By: Afshan Subohi
A democratic Pakistan can certainly better cater to the nutritional needs of its citizens. “No famine has ever taken place in the history of the world in a functioning democracy,” wrote Amartya Sen, an economist and a Nobel Laureate.
Pakistan is blessed with cultivable land and a sizeable peasant population. The information explosion and ease of connectivity have instilled high economic aspirations in the rural populace.
But if the implementation effort of successive governments has tapped only half the potential of the agriculture sector, is it perhaps the lack of a cohesive policy?
Three decades ago the Agriculture Commission of Pakistan, in a report, blamed the underlying rural power structure, which wields disproportional representation in the federal and provincial assemblies, for the underperformance of the sector.
Abusing the decisive power vested in the state to manage the economy these elements, it was found, colluded to evade taxes and divert subsidies and concessional bank credits to serve its narrow interests.
The expert’s report, however, overlooked the growing role and influences of the reckless trading community; particularly those involved in import and marketing of seeds, pesticides and livestock.
The National Food Security Policy, launched by the PML-N government last May, two days before its term ended, recognises food security as a key challenge.

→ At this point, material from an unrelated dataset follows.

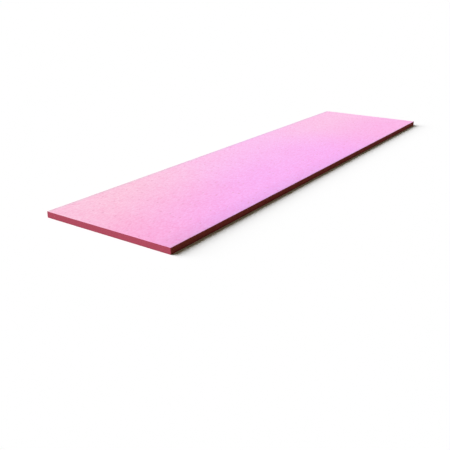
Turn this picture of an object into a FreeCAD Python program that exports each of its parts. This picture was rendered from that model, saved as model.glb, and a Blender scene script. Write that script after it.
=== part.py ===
"""Insulation board of extruded polystyrene foam (XPS): one flat, square-edged sheet.

Millimetres. +X runs along the length, +Y across the width and +Z up through the
thickness. The origin is the centre of the face that the board lies on.
"""

import FreeCAD, Part
import os

import Sketcher

# The driving dimensions: alias, millimetres, what it sets.
SIZES = (
    ("BoardLength", 2400.0, "long side, as sold"),
    ("BoardWidth", 600.0, "short side, as sold"),
    ("BoardThickness", 25.0, "nominal thickness"),
    ("CornerRadius", 1.5, "the four upright corners, softened by the saw and by handling"),
    ("ArrisRadius", 0.8, "the edges where the faces meet the sawn sides and ends"),
)
SHEET = "Sizes"
NODE = "foam_board"
PARTS_FOLDER = "parts"

# How near, in millimetres, an edge's points have to lie for it to count as upright or on a face.
ON_PLANE = 1e-6


def make_size_sheet(doc):
    """The spreadsheet that every feature reads its sizes from."""
    sheet = doc.addObject("Spreadsheet::Sheet", SHEET)
    for row, (alias, value, note) in enumerate(SIZES, start=1):
        sheet.set(f"A{row}", alias)
        sheet.set(f"B{row}", str(value))
        sheet.setAlias(f"B{row}", alias)
        sheet.set(f"C{row}", note)
    doc.recompute()
    return sheet


def origin_plane(body, role):
    """The body's own origin plane of that role, such as XY_Plane."""
    return next(f for f in body.Origin.OriginFeatures if f.Role == role)


def outline_sketch(body, sheet):
    """The board's outline seen from above: a rectangle centred on the origin."""
    sketch = body.newObject("Sketcher::SketchObject", "Outline")
    sketch.AttachmentSupport = [(origin_plane(body, "XY_Plane"), "")]
    sketch.MapMode = "FlatFace"

    half_length = sheet.BoardLength / 2
    half_width = sheet.BoardWidth / 2
    corners = [
        FreeCAD.Vector(-half_length, -half_width, 0),
        FreeCAD.Vector(half_length, -half_width, 0),
        FreeCAD.Vector(half_length, half_width, 0),
        FreeCAD.Vector(-half_length, half_width, 0),
    ]
    sides = [Part.LineSegment(corners[i], corners[(i + 1) % 4]) for i in range(4)]
    front, right, back, left = sketch.addGeometry(sides, False)

    start, end = 1, 2
    root = (-1, 1)
    for side, following in ((front, right), (right, back), (back, left), (left, front)):
        sketch.addConstraint(Sketcher.Constraint("Coincident", side, end, following, start))
    for side in (front, back):
        sketch.addConstraint(Sketcher.Constraint("Horizontal", side))
    for side in (right, left):
        sketch.addConstraint(Sketcher.Constraint("Vertical", side))
    sketch.addConstraint(Sketcher.Constraint("Symmetric", front, start, back, start, *root))

    spans = (
        ("board_length", "DistanceX", front, "BoardLength"),
        ("board_width", "DistanceY", right, "BoardWidth"),
    )
    for name, kind, side, alias in spans:
        span = Sketcher.Constraint(kind, side, start, side, end, getattr(sheet, alias))
        sketch.renameConstraint(sketch.addConstraint(span), name)
        sketch.setExpression(f"Constraints.{name}", f"{SHEET}.{alias}")
    return sketch


def edges_where(shape, test):
    """The names of the edges of a shape whose vertices pass a test together."""
    return [
        f"Edge{number}"
        for number, edge in enumerate(shape.Edges, start=1)
        if test([vertex.Point for vertex in edge.Vertexes])
    ]


def is_upright(points):
    """True for an edge that stands straight up, such as one at a corner of the outline."""
    first, last = points[0], points[-1]
    return (
        abs(first.z - last.z) > ON_PLANE
        and abs(first.x - last.x) < ON_PLANE
        and abs(first.y - last.y) < ON_PLANE
    )


def lies_level(points):
    """True for an edge whose ends are at one height, as on the rim of either face."""
    return abs(points[0].z - points[-1].z) < ON_PLANE


def round_edges(body, base, name, test, radius_alias):
    """Rounds the edges of the base feature that pass a test, to a radius in the size sheet."""
    fillet = body.newObject("PartDesign::Fillet", name)
    fillet.Base = (base, edges_where(base.Shape, test))
    fillet.setExpression("Radius", f"{SHEET}.{radius_alias}")
    body.Document.recompute()
    return fillet


def make_foam_board(doc, sheet):
    """The whole board: its outline padded up to the thickness, then its edges softened."""
    body = doc.addObject("PartDesign::Body", "FoamBoard")
    body.Label = NODE

    sketch = outline_sketch(body, sheet)
    slab = body.newObject("PartDesign::Pad", "Slab")
    slab.Profile = sketch
    slab.setExpression("Length", f"{SHEET}.BoardThickness")
    doc.recompute()

    corners = round_edges(body, slab, "Corners", is_upright, "CornerRadius")
    round_edges(body, corners, "Arrises", lies_level, "ArrisRadius")
    body.Placement = FreeCAD.Placement()
    return body


def check(doc, bodies):
    """Stops the build if any feature failed or any body isn't one valid closed solid."""
    doc.recompute()
    for item in doc.Objects:
        if {"Invalid", "Error"} & set(item.State):
            raise RuntimeError(f"{item.Name} failed: {item.State}")
    for body in bodies:
        shape = body.Shape
        if shape.isNull() or not shape.isValid() or len(shape.Solids) != 1:
            raise RuntimeError(f"{body.Label} isn't one valid solid")


def main():
    doc = FreeCAD.newDocument("InsulationBoard")
    sheet = make_size_sheet(doc)
    bodies = [make_foam_board(doc, sheet)]
    check(doc, bodies)

    os.makedirs(PARTS_FOLDER, exist_ok=True)
    for body in bodies:
        body.Shape.exportStep(os.path.join(PARTS_FOLDER, f"{body.Label}.step"))
        box = body.Shape.BoundBox
        print(
            f"{body.Label}: {box.XLength:.3f} x {box.YLength:.3f} x {box.ZLength:.3f} mm,"
            f" {body.Shape.Volume / 1e6:.4f} litres"
        )


main()
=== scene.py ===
"""A rigid extruded foam insulation board lying flat, with the plain studio that it is shown in.

The board is one slab with square butt edges. Its two faces carry the smooth extrusion skin, and its
ends and long sides are sawn, so they show the cells of the foam in a deeper rose that is partly
painted shade. Lengths are in metres. X runs along the board, Y across it and Z up from the floor.
"""

import math

import bmesh
import bpy
from bpy.props import FloatProperty, FloatVectorProperty, IntProperty, PointerProperty
from bpy.types import Operator, Panel, PropertyGroup
from mathutils import Matrix, Vector, noise


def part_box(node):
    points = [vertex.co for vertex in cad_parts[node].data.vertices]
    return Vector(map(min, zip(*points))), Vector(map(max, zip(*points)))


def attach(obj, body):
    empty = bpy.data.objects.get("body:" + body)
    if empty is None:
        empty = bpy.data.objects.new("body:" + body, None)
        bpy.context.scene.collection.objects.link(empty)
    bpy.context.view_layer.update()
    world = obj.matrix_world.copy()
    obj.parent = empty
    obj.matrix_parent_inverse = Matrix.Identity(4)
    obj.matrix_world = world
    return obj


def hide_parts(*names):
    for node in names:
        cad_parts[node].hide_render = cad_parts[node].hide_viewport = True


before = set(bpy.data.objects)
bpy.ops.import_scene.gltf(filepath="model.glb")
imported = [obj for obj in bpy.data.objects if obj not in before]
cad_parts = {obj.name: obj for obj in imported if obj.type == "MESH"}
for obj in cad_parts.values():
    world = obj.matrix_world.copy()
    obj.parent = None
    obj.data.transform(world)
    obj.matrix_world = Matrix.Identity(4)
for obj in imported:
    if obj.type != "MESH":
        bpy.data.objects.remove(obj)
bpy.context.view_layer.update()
BOARD_LOW, BOARD_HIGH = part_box("foam_board")
BOARD_SIZE = BOARD_HIGH - BOARD_LOW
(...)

It did not draw on the findings of the Agriculture Commission Report. Instead, it attributed the slow pace of agriculture development and lack of food security to the following: high population growth, rapid urbanisation, low purchasing power, high price fluctuations, erratic food production and inefficient food distribution systems.
The policy hinted at power dynamics when it stated that the benefits of whatever agriculture growth has been achieved have not been equitably shared in the rural economy. For some reason the said policy document clubbed wheat, a key crop in context of food security, with water intensive rice and sugar cane. It stated that the latter two have been given ‘more attention’ in the previous related policies.

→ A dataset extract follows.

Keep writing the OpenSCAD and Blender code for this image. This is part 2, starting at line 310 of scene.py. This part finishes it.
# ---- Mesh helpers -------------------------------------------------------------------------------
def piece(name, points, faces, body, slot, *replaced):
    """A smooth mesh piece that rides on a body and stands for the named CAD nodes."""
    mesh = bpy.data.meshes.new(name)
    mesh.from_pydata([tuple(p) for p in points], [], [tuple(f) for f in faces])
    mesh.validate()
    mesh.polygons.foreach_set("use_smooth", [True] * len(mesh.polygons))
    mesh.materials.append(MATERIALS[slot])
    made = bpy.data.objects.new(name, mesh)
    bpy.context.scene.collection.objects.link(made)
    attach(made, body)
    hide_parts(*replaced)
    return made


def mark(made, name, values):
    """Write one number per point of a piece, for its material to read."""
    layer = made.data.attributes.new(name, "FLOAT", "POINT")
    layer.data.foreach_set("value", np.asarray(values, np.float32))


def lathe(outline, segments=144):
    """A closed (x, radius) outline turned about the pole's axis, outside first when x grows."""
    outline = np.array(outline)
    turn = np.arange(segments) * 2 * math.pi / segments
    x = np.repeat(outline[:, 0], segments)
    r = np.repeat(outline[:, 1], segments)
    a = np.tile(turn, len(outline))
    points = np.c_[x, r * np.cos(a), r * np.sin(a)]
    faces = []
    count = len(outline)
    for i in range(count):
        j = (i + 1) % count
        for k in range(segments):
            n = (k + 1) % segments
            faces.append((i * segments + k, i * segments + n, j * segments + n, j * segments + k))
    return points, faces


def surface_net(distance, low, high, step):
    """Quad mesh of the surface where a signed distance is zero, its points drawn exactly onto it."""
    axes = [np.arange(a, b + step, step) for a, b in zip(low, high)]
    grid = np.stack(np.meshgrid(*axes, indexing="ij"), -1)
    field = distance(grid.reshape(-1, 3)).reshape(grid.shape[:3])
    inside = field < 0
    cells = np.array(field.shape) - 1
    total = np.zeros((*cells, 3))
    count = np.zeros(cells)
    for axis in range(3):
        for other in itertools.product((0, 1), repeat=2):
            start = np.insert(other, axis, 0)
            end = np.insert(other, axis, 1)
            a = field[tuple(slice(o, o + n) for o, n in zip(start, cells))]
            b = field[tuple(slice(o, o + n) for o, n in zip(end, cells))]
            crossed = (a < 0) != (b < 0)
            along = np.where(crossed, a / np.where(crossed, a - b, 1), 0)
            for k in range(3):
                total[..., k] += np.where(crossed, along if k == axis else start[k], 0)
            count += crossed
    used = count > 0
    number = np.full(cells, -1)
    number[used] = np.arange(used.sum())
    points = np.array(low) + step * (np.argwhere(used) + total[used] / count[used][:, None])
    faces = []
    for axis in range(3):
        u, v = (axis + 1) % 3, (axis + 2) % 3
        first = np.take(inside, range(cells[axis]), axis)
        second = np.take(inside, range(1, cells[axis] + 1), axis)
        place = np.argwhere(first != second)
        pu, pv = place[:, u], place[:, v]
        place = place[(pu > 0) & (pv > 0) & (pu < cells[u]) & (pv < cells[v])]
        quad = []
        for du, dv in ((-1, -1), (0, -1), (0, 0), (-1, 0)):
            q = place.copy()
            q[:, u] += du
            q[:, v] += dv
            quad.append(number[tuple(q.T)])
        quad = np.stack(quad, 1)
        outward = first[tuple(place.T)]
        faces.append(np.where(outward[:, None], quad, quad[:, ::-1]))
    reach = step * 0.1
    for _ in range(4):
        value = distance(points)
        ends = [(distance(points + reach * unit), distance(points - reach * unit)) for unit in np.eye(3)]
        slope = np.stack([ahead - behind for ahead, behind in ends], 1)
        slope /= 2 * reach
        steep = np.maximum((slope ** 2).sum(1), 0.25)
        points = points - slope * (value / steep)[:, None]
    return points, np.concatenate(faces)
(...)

Ignoring the key factor — the political clout of the self-serving landed aristocracy — it listed slow technological innovation, problems with the quality, quantity and timeliness of input supply, inadequate extension services and technology transfer as factors responsible for the situation. As the share of urban-based manufacturing and the services sector expanded, to around 80.5pc of GDP collectively, the share of the agriculture sector in GDP narrowed by almost half; to 19.5pc in 2018 from close to 40pc in the mid-1960s.
The hold of the landed elite might be loosening owing to growing economic strength in urban areas. But, so far, they have managed to guard and promote their interests using political structures and by blocking any move in the federal and provincial assemblies that may hurt them.

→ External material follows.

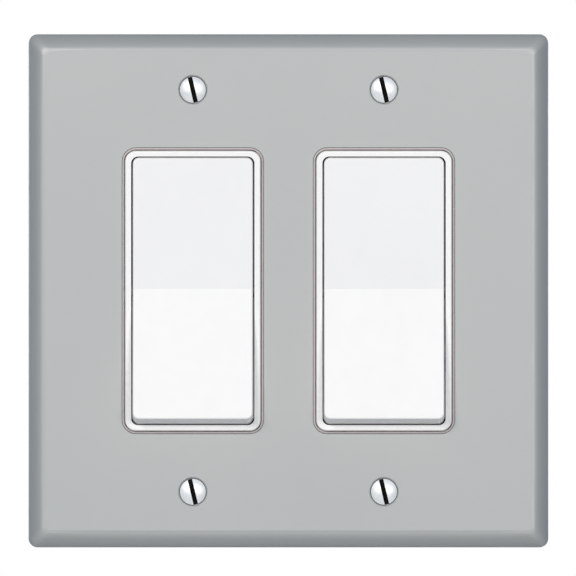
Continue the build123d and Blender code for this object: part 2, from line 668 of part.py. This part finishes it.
def make_box_screws(gang):
    crown = -STRAP_THICK - BOX_HEAD_THICK
    points = [
        (0, crown),
        (BOX_HEAD_R - 1.2, crown),
        (BOX_HEAD_R, crown + 1.0),
        (BOX_HEAD_R, -STRAP_THICK - 0.02),
        (BOX_NECK_R, -STRAP_THICK - 0.02),
        (BOX_NECK_R, BOX_THREAD_START),
        (BOX_THREAD_R, BOX_THREAD_START),
        (BOX_THREAD_R, BOX_TIP - 0.5),
        (BOX_THREAD_R - 0.5, BOX_TIP),
        (0, BOX_TIP),
    ]
    screw = turned(points, 1.1, 1.2, 35)
    with BuildPart() as screws:
        with Locations((gang, 0, -BOX_SCREW_PITCH / 2), (gang, 0, BOX_SCREW_PITCH / 2)):
            add(screw)
    return screws.part


def make_retainers(gang):
    with BuildPart() as washers:
        with BuildSketch(facing(gang, WASHER_THICK)):
            with GridLocations(1, BOX_SCREW_PITCH, 1, 2):
                Circle(WASHER_R)
                Circle(BOX_NECK_R + 0.05, mode=Mode.SUBTRACT)
        extrude(amount=WASHER_THICK)
    return washers.part


DEVICE_PIECES = {
    "bezel_frame": make_bezel,
    "mounting_strap": make_strap,
    "rear_body": make_housing,
    "rocker": make_rocker,
    "plunger": make_plunger,
    "toggle_spring": make_spring,
    "contact_arm": make_contact_arm,
    "moving_contact": make_moving_contact,
    "fixed_contact": make_fixed_contact,
    "line_terminal": make_line_terminal,
    "load_terminal": make_load_terminal,
    "terminal_clamps": make_clamps,
    "terminal_screws": make_terminal_screws,
    "ground_screw": make_ground_screw,
    "rivets": make_rivets,
    "box_screws": make_box_screws,
    "screw_retainers": make_retainers,
}

os.makedirs("parts", exist_ok=True)
finish(make_wall_plate(), "wall_plate")
finish(make_plate_screws(), "plate_screws")
for side, gang_x in (("left", -GANG_PITCH / 2), ("right", GANG_PITCH / 2)):
    for piece_name, make_piece in DEVICE_PIECES.items():
        finish(make_piece(gang_x), f"{piece_name}_{side}")
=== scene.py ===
from math import cos, pi, radians, sin, sqrt, tan

import bmesh
import bpy
from mathutils import Matrix, Vector


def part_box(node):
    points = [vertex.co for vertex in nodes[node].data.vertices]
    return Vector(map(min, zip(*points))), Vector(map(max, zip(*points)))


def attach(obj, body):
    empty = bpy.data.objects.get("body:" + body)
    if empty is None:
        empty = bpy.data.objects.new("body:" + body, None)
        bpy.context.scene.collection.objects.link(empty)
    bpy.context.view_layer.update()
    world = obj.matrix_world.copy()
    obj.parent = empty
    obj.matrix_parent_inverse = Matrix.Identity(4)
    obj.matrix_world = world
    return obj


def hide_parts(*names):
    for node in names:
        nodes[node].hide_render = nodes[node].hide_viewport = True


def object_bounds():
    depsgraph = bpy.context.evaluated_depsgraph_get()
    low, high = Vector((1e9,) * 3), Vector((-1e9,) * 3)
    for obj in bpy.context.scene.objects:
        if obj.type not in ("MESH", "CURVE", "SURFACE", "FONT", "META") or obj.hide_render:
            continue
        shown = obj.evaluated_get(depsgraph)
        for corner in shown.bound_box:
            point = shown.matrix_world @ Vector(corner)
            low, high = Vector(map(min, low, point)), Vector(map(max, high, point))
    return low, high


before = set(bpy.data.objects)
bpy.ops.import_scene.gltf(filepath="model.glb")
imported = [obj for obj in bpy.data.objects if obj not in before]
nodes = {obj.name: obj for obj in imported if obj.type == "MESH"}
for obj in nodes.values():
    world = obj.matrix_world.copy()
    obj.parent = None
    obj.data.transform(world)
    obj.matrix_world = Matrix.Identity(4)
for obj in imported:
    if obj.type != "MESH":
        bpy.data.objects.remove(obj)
cad_low, cad_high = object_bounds()
SIDES = ("left", "right")
MM = 0.001

# The stage is in metres, apart from the camera's sensor. The first lines are how much of the object's
# plane the picture covers, and the point at its centre.
VIEW_WIDTH = 0.1384
VIEW_X, VIEW_Z = -0.0001, 0.00068
CAMERA_DISTANCE = 2.4
CAMERA_REACH = 50
SENSOR = 36.0

# The floor lies this far under the plate
FLOOR_DROP = 0.6
FLOOR_RADIUS, FLOOR_SIDES = 1.1, 96

# The room lights the object, and the camera sees the plain ground in its place
ROOM_COLOR, ROOM_STRENGTH = (0.36, 0.62, 0.98, 1), 0.165
GROUND_COLOR, GROUND_STRENGTH = (1, 1, 1, 1), 1.0

# Soft round lamps about the switch, each with its azimuth, elevation, size and power. The gloss is a
# small one that the paddles' lower halves mirror, and the last two light the back.
LIGHT_DISTANCE = 2.6
LAMP_COLOR = (1.0, 0.97, 0.925)
LIGHTS = {
    "key": (-27, 21, 1.1, 33.5),
    "right": (27, 9, 1.1, 24),
    "gloss": (0, 17, 0.5, 9),
    "back_left": (-150, 8, 0.9, 13),
    "back_right": (150, 10, 0.9, 11),
}


# ---- Materials -------------------------------------------------------------------------------

# Nearly all the values of a texture lie between these
TEXTURE_LOW, TEXTURE_HIGH = 0.3, 0.7

RIM_WHITE = (0.94, 0.93, 0.92)
PADDLE_WHITE = (0.885, 0.88, 0.875)
SECOND_SHADE = 0.985
WHITE_ROUGH_SPREAD = 0.03

# The painted shade in the seam round the ring, standing in for the ring's shadow: its tone, and the
# places along Y where it starts and where it is full
SEAM_SHADE_TONE = (0.74, 0.68, 0.67, 1)
SEAM_SHADE_TOP, SEAM_SHADE_FULL = -6.55 * MM, -6.40 * MM


class Surface:
    """A Principled material with helpers that build its texture nodes in object space."""

    def __init__(self, name, rough, metallic=0.0, **fixed):
        self.material = bpy.data.materials.new(name)
        self.material.use_nodes = True
        self.tree = self.material.node_tree
        self.shader = self.tree.nodes["Principled BSDF"]
        self.place = self.node("ShaderNodeTexCoord").outputs["Object"]
        self.feed(self.shader, Roughness=rough, Metallic=metallic, **fixed)

    def feed(self, node, **sockets):
        """Links a node's inputs to other sockets, or sets them to numbers and colours."""
        for name, value in sockets.items():
            target = node.inputs[name.replace("_", " ")]
            if isinstance(value, bpy.types.NodeSocket):
                self.tree.links.new(value, target)
            else:
                target.default_value = value

    def node(self, kind, **sockets):
        """Adds a node and feeds its inputs."""
        made = self.tree.nodes.new(kind)
        self.feed(made, **sockets)
        return made

    def stretched(self, scale):
        """Object coordinates in millimetres; a scale under 1 draws a texture out along its axis."""
        scale = [s / MM for s in scale]
        return self.node("ShaderNodeMapping", Vector=self.place, Scale=scale).outputs["Vector"]

    def noise(self, per_mm, detail=3.0, stretch=(1, 1, 1)):
        """Noise with this many grains to a millimetre."""
        place = self.stretched(stretch)
        found = self.node("ShaderNodeTexNoise", Vector=place, Scale=per_mm, Detail=detail)
        return found.outputs["Fac"]

    def cells(self, per_mm):
        """Cells of random tone, this many to a millimetre."""
        place = self.stretched((1, 1, 1))
        return self.node("ShaderNodeTexVoronoi", Vector=place, Scale=per_mm).outputs["Color"]

    def ramp(self, value, low, high):
        """Spreads a texture value over a range."""
        spread = self.node("ShaderNodeMapRange", Value=value, From_Min=TEXTURE_LOW,
                           From_Max=TEXTURE_HIGH, To_Min=low, To_Max=high)
        return spread.outputs["Result"]

    def blend(self, factor, first, second):
        """Colours the surface between two colours by a factor from 0 to 1."""
        mix = self.node("ShaderNodeMix")
        mix.data_type = "RGBA"
        self.feed(mix, Factor=factor, A=first, B=second)
        self.feed(self.shader, Base_Color=mix.outputs["Result"])

    def color(self, value, first, second):
        """Shades the surface between two colours by a texture value."""
        self.blend(self.ramp(value, 0.0, 1.0), (*first, 1.0), (*second, 1.0))

    def roughness(self, value, low, high):
        self.feed(self.shader, Roughness=self.ramp(value, low, high))

    def bump(self, height, depth_mm, strength, under=None):
        """Raises the surface by a texture value; depth is the height of its tallest grain."""
        found = self.node("ShaderNodeBump", Height=height, Strength=strength)
        self.feed(found, Distance=depth_mm * MM)
        if under is not None:
            self.feed(found, Normal=under)
        self.feed(self.shader, Normal=found.outputs["Normal"])
        return found.outputs["Normal"]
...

As the country adopted market-based policies of deregulation, privatisation and liberalisation in the 1990s, the landed elite expanded its commercial interests in companies in the agriculture input market.
In a water scarce country, the story of the sugar industry’s growth and expansion in the water-intensive sugar cane crop, and the subsidy managed for its market disposal, is a classic case that sheds light on the mindset and machinations employed by this class.
There is a lack of proper planning that magnifies natural disasters or emergencies as is highlighted by the unusual rainfall and windstorms last week that, farmers fear, have caused ‘irreparable damage’ to the local variety of wheat crops.
The issue of agriculture income tax is another example where the landed elite have been able to prevail under all governments, before and after the 18th Amendment. All the talk of expanding the tax base to improve revenue generation remains just that — talk, when it comes to taxing agriculture income.
This income is not even reported judiciously while businesspersons and petty salaried workers are made to contribute to the national exchequer. The corporate sector in contrast to big farm owners is routinely called on to pay extra, in the form of super taxes, to limit the resource gap.
The role of the influential rural elite in water consumption is yet another area where abuse of power is rampant. The diversion of water to farms owned by politicians and their lackeys is rampant in the southern Sindh. There are several instances where the course of canals have been diverted, or dikes constructed or destroyed, in an attempt to benefit some at the cost of many.
The neglect of the key sector by successive governments — which continues to employ 42pc of the labour force, provides livelihood to 62pc of the population and constitutes 65pc of export earnings — becomes almost criminal when it comes to biosecurity.
The unsupervised commercialisation and audit-free import of seeds, pesticides and livestock is said to be responsible for new crop and livestock diseases. These diseases have compromised the local soil quality and agriculture ecosystem and have a far-reaching, negative, impact on the health of consumers and on export prospects.
There is no dearth of organisations, mostly public but some foreign-funded, active in the sector. According to information available on the website of the federal Ministry of National Food Security and Research, there are 18 fairly big departments manned by several hundred officers and staff.
A stopover at several research and extension service centres during a flying visit across rural Punjab in 2017 depressed the writer. Most of these deserted buildings wore a haunted appearance. Their directors blamed low budgets for the lack of capacity and seemed more focused on survival than in meeting organisational targets.
“Besides the country, it is the grower and the end consumer of commodities who are at the losing end of the agriculture equation in Pakistan,” commented an expert associated with the government.